One of the things that would have bonded Reeva and Oscar strongly was their mutual attraction to speed and performance cars. There was another resident on the Silver Woods Country Estate in the east of Pretoria where Oscar had his home, a man called Michael Nhlengethwa who’d done very well and who shared a fascination with sports cars with his neighbour. One day they were admiring a stunning new vehicle when Oscar said he wanted Michael to meet Reeva. He called her out and actually introduced her to him as his ‘fiancée’ – no one had ever heard him say this before. The man put out his hand to shake hers, but she had her arms out to hug him. That was her open heart. And he was overwhelmed.

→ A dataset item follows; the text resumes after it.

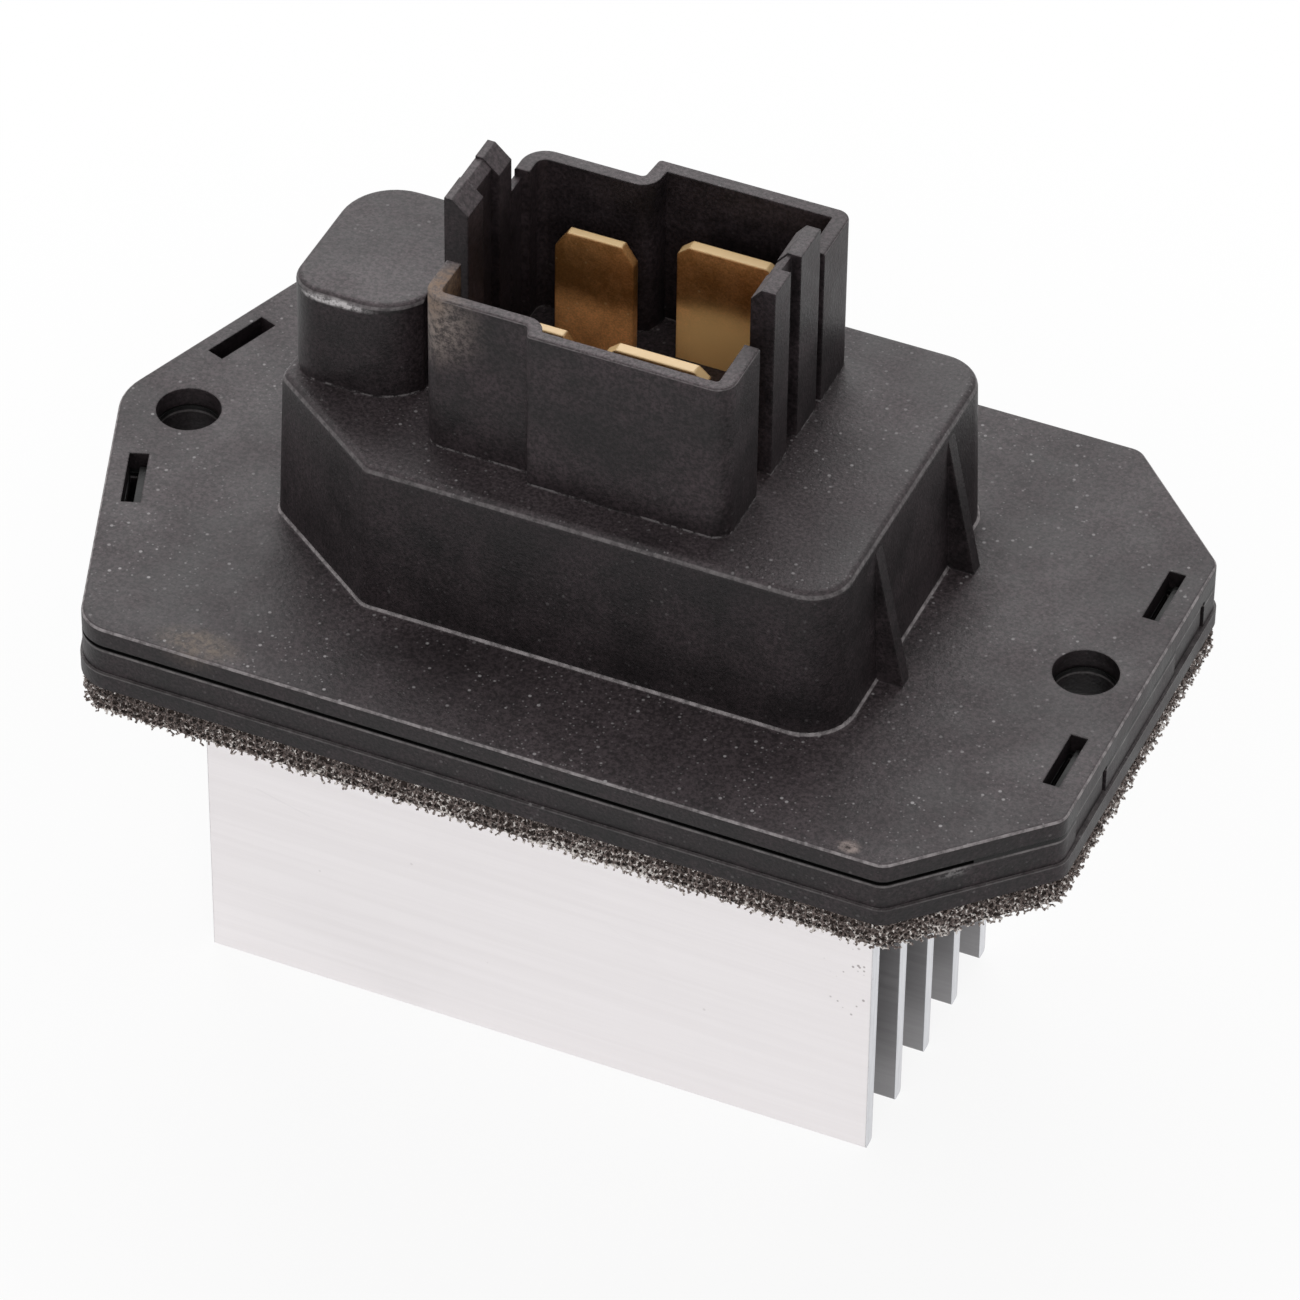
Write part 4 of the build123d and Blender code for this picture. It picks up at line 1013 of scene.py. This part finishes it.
def coreLoops(spacing, rim):
    halfX, halfY = gasket["windowHalf"]
    middle, radius = gasket["windowCentre"], gasket["windowRadius"]
    corners = [((middle + sx * halfX) / mm, sy * halfY / mm, radius / mm)
               for sx, sy in ((-1, -1), (1, -1), (1, 1), (-1, 1))]
    window = roundedOutline(corners, gasket["windowSteps"])
    loops = [pointsAlong(plateLoop, spacing, 0.5, rim), pointsAlong(window, spacing)]
    steps, holeRadius = gasket["holeSteps"], gasket["holeRadius"]
    angles = np.arange(steps) * 2 * math.pi / steps
    for x, y in gasket["holes"]:
        ring = (x + holeRadius * np.cos(angles), y + holeRadius * np.sin(angles))
        loops.append(np.stack(ring, axis=1))
    return loops


def closedSlab(flat, triangles, top, under):
    # a top, an underside and the walls between them
    points = np.concatenate((np.column_stack((flat, top)), np.column_stack((flat, under))))
    count = len(flat)
    sides = [triangles[:, pair] for pair in ((0, 1), (1, 2), (2, 0))]
    keys = {tuple(edge) for edge in np.concatenate(sides).tolist()}
    rims = np.array([edge for edge in keys if (edge[1], edge[0]) not in keys])
    walls = np.concatenate((
        np.column_stack((rims[:, 1], rims[:, 0], rims[:, 0] + count)),
        np.column_stack((rims[:, 1], rims[:, 0] + count, rims[:, 1] + count)),
    ))
    return points, np.concatenate((triangles, triangles[:, ::-1] + count, walls))


def foamCore(look):
    # the dense middle of the gasket, with its lower outer corner taken off
    spacing = look["coreSpacing"]
    rim = look["core"] + gasket["inset"]
    random = np.random.default_rng(look["seed"] + 2)
    low, high = plateLoop.min(axis=0), plateLoop.max(axis=0)
    xs = np.arange(low[0], high[0], spacing)
    ys = np.arange(low[1], high[1], spacing)
    inner = np.stack(np.meshgrid(xs, ys, indexing="ij"), axis=-1).reshape(-1, 2)
    jitter = look["coreJitter"]
    inner = inner + random.uniform(-jitter, jitter, inner.shape) * spacing
    inner = inner[insideCore(inner, rim, look["coreMargin"])]
    flat = np.concatenate([*coreLoops(spacing, rim), inner])
    flatPoints = [Vector(p) for p in flat.tolist()]
    found = geometry.delaunay_2d_cdt(flatPoints, [], [], 0, tiny)
    flat = np.array([(v.x, v.y) for v in found[0]])
    triangles = np.array([f for f in found[2] if len(f) == 3])
    triangles = triangles[insideCore(flat[triangles].mean(axis=1), rim, 0.0)]
    wobble = random.uniform(-look["coreWobble"], look["coreWobble"], len(flat)) * mm
    under = -gasket["thickness"] + look["coreLift"] + wobble
    atCorner = depthInside(flat, plateLoop) < rim + look["cornerReach"]
    under = np.where(atCorner, look["cornerLevel"], under)
    return closedSlab(flat, triangles, np.full(len(flat), gasket["top"]), under)


def makeStrutPaint(look):
    material, tree, shader = freshMaterial("foamStruts")
    coords = objectCoords(tree)
    tone = noise(tree, coords, look["fibreTone"], detail=2.0, rough=0.6)
    drift = noise(tree, coords, look["fibreDrift"], detail=2.0)
    mixed = calc(tree, "MULTIPLY_ADD", drift, look["fibreDriftShare"],
                 times(tree, tone, look["fibreShare"]))
    # painted light towards the lower edge, and painted glints in the pale tone
    lightBelow = spread(tree, axisPart(tree, coords, 2), *look["lowerEdge"])
    mixed = calc(tree, "ADD", mixed, lightBelow)
    colour = blend(tree, spread(tree, mixed, *look["middleRange"]), look["dark"], look["middle"])
    colour = blend(tree, spread(tree, mixed, *look["paleRange"]), colour, look["pale"])
    rough = spread(tree, tone, *noiseRange, *look["roughness"])
    connect(tree, shader, colour=colour, roughness=rough, specular=look["specular"],
            sheen=look["sheen"], sheenRough=look["sheenRough"])
    return material


def makeCorePaint(look):
    material, tree, shader = freshMaterial("foamCore")
    coords = objectCoords(tree)
    pores = addNode(tree, "TexVoronoi", {"Vector": coords, "Scale": 1.0 / look["cell"]},
                    feature="DISTANCE_TO_EDGE")
    ridge = spread(tree, pores.outputs["Distance"], *look["poreWall"], 1.0, 0.0)
    fine = noise(tree, coords, look["poreGrain"], rough=0.6)
    ridge = times(tree, ridge, spread(tree, fine, *look["poreRange"]))
    # painted glints on the tips of the pore walls
    tips = times(tree, ridge, spread(tree, fine, *look["poreTips"]))
    colour = blend(tree, ridge, look["coreTone"], look["middle"])
    colour = blend(tree, tips, colour, look["pale"])
    height = calc(tree, "MULTIPLY_ADD", fine, look["poreGrainHeight"], ridge)
    surface = bump(tree, height, look["poreDepth"], look["poreStrength"])
    rough = spread(tree, fine, *noiseRange, *look["coreRoughness"])
    connect(tree, shader, colour=colour, normal=surface, roughness=rough,
            specular=look["coreSpecular"])
    return material


def makeFoam(look):
    strutPoints, strutFaces = openCells(look)
    corePoints, coreFaces = foamCore(look)
    points = np.concatenate((strutPoints, corePoints))
    faces = np.concatenate((strutFaces, coreFaces + len(strutPoints)))
    mesh = bpy.data.meshes.new("foamGasket")
    mesh.from_pydata(points.tolist(), [], faces.tolist())
    mesh.materials.append(makeStrutPaint(look))
    mesh.materials.append(makeCorePaint(look))
    slots = np.repeat(np.array((0, 1), np.int32), (len(strutFaces), len(coreFaces)))
    mesh.polygons.foreach_set("material_index", slots)
    mesh.polygons.foreach_set("use_smooth", np.ones(len(faces), bool))
    mesh.update()
    foam = bpy.data.objects.new("foamGasket", mesh)
    bpy.context.scene.collection.objects.link(foam)
    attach(foam, "root")
    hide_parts("foam_gasket")
    print("foam faces", len(faces))


makeFoam(foamLook)

print("stage 6: parts inside the housing")

insideLooks = {
    # colour, second colour, metallic, roughness range, blotch size and bump depth in millimetres
    "laminate": ((0.03, 0.16, 0.07), (0.045, 0.21, 0.10), 0.0, (0.30, 0.42), 1.4, 0.01),
    "mouldedCase": ((0.022, 0.021, 0.022), (0.040, 0.038, 0.038), 0.0, (0.50, 0.66), 0.3, 0.012),
    "tinnedLead": ((0.62, 0.61, 0.59), (0.78, 0.77, 0.75), 1.0, (0.26, 0.44), 0.5, 0.006),
    "siliconePad": ((0.42, 0.45, 0.49), (0.52, 0.55, 0.58), 0.0, (0.62, 0.78), 0.8, 0.010),
    "zincPlate": ((0.60, 0.59, 0.54), (0.76, 0.75, 0.70), 1.0, (0.24, 0.40), 0.7, 0.005),
    "canSleeve": ((0.045, 0.045, 0.075), (0.070, 0.070, 0.105), 0.0, (0.28, 0.38), 2.0, 0.008),
    "rubberSeal": ((0.022, 0.022, 0.022), (0.038, 0.038, 0.038), 0.0, (0.6, 0.75), 0.4, 0.012),
    "ceramicBody": ((0.030, 0.030, 0.038), (0.055, 0.055, 0.062), 0.0, (0.2, 0.34), 0.5, 0.004),
    "solderTin": ((0.58, 0.58, 0.60), (0.74, 0.74, 0.75), 1.0, (0.18, 0.34), 0.4, 0.010),
}
insideNodes = {
    "laminate": ["circuit_board"],
    "mouldedCase": ["transistor_body", "control_chip", "protection_diode"],
    "tinnedLead": ["transistor_leadframe", "control_chip_leads", "capacitor_leads"],
    "siliconePad": ["transistor_pad"],
    "zincPlate": ["transistor_screw", "transistor_washer"],
    "canSleeve": ["capacitor_can"],
    "rubberSeal": ["capacitor_seal"],
    "ceramicBody": ["chip_resistors", "sense_resistor"],
    "solderTin": ["solder_joints"],
}
insideShared = {
    "grain": 0.12 * mm,
    "grainShare": 0.5,
    "bumpStrength": 0.5,
    "edgeRound": 0.06 * mm,
    "edgeSamples": 4,
}


def makeInside(name, first, second, metallic, roughness, blotch, depth):
    material, tree, shader = freshMaterial(name)
    coords = objectCoords(tree)
    patches = noise(tree, coords, blotch * mm, detail=4.0, rough=0.6)
    colour = blend(tree, spread(tree, patches, *noiseRange), first, second)
    rough = spread(tree, patches, *noiseRange, *roughness)
    fine = noise(tree, coords, insideShared["grain"], detail=2.0)
    height = calc(tree, "MULTIPLY_ADD", fine, insideShared["grainShare"], patches)
    rounded = roundedNormal(tree, insideShared["edgeRound"], insideShared["edgeSamples"])
    surface = bump(tree, height, depth * mm, insideShared["bumpStrength"], over=rounded)
    connect(tree, shader, colour=colour, roughness=rough, normal=surface, metallic=metallic)
    return material


for finishName, insideLook in insideLooks.items():
    insideMaterial = makeInside(finishName, *insideLook)
    for nodeName in insideNodes[finishName]:
        paint(nodeName, insideMaterial)


print("stage 7: done")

Another day Reeva called me from a car. She said, ‘Mama, I’m scared. I’m in the car with Oscar and he’s driving like a lunatic at 260 kilometres an hour.’ I asked her to put the phone to his ear and I said to him, ‘Listen, if you hurt my baby, I will have you wiped out’, or words to that effect. I didn’t mean that as a threat, I was trying to keep to the spirit of fun they were obviously having – Darren Fresco, a friend of Reeva’s, was also in the car – but I wanted to make it very clear that he had a responsibility to look after my daughter. I couldn’t bear to think her life was in danger at his hands. He said, ‘Yes, Mrs Steenkamp,’ and Reeva said he slowed down straight away.